Vaendre Hall (or Faendre Hall) is a large detached house in the Cardiff suburb of St Mellons.

Set in 4 acre of grounds, it is bordered on three sides by St Mellons golf course. It was developed by the shipowner and industrialist John Cory in the mid 19th century in the Jacobethan style after William Burn from a farm and renamed Faendre Hall. It was completed in 1850. Cory hosted the politicians Henry Labouchère and George Robinson, 1st Marquess of Ripon, the former Viceroy of India, on their visits to Cardiff and Newport in 1887 and 1888 respectively. It was subsequently owned by sportsman and brewer William Brain (of Brains Brewery), and Liberal Party politician Richard Mathias, who was appointed a baronet of Vaendre Hall in June 1917. The house has a separate stable and entrance lodge.

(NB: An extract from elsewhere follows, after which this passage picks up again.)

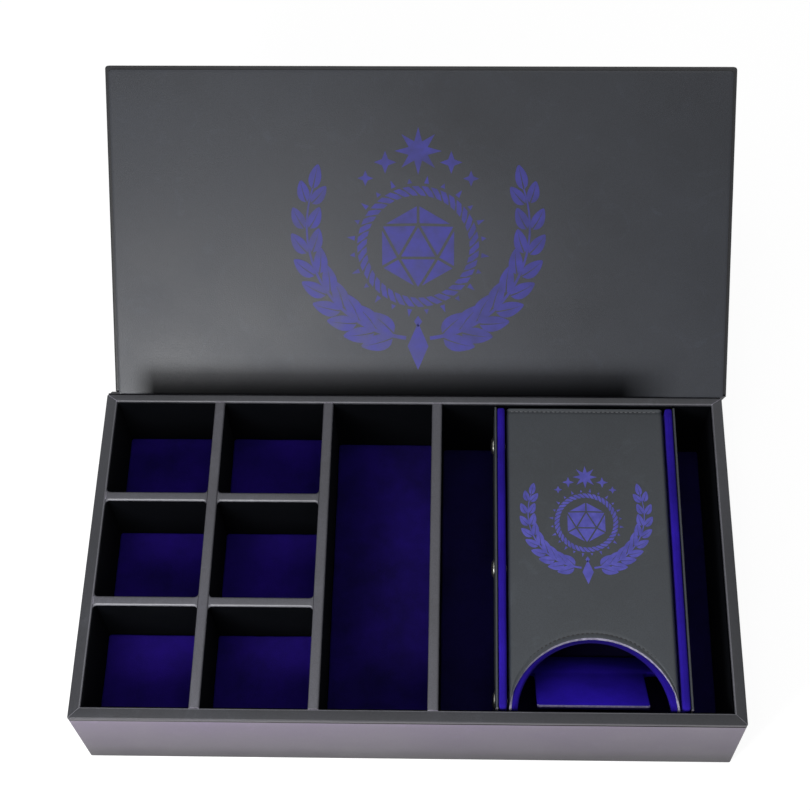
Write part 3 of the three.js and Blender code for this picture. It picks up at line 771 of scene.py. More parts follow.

The hall and its 18 acres of land were sold for £7,000 at an auction in July 1893 to Dr. Hughes. The farm adjoining the hall with two paddocks of land, a three stalled stable, wagon house, granary, two cattle sheds, poultry house, and a four roomed cottage was sold at the same sale for £1,150 to Mr. Richard Davies.

Vaendre Hall was put on sale in 2013 and 2018 for £2 million; it was subsequently reduced in 2020 to £1.65 million. It was listed as having seven bedrooms and five reception rooms with a billiard hall.

Scenes from the 2014 Doctor Who Christmas special, Last Christmas, starring Peter Capaldi and Jenna Coleman, were filmed at the house.

The house has been listed Grade II since June 1977. In addition to the main hall the lodge and entrance gateway, the former stable block, and a circular garden seat in the grounds are all separately listed Grade II.

The GWR 4900 Class railway locomotive Faendre Hall was built in 1935 and named after the house.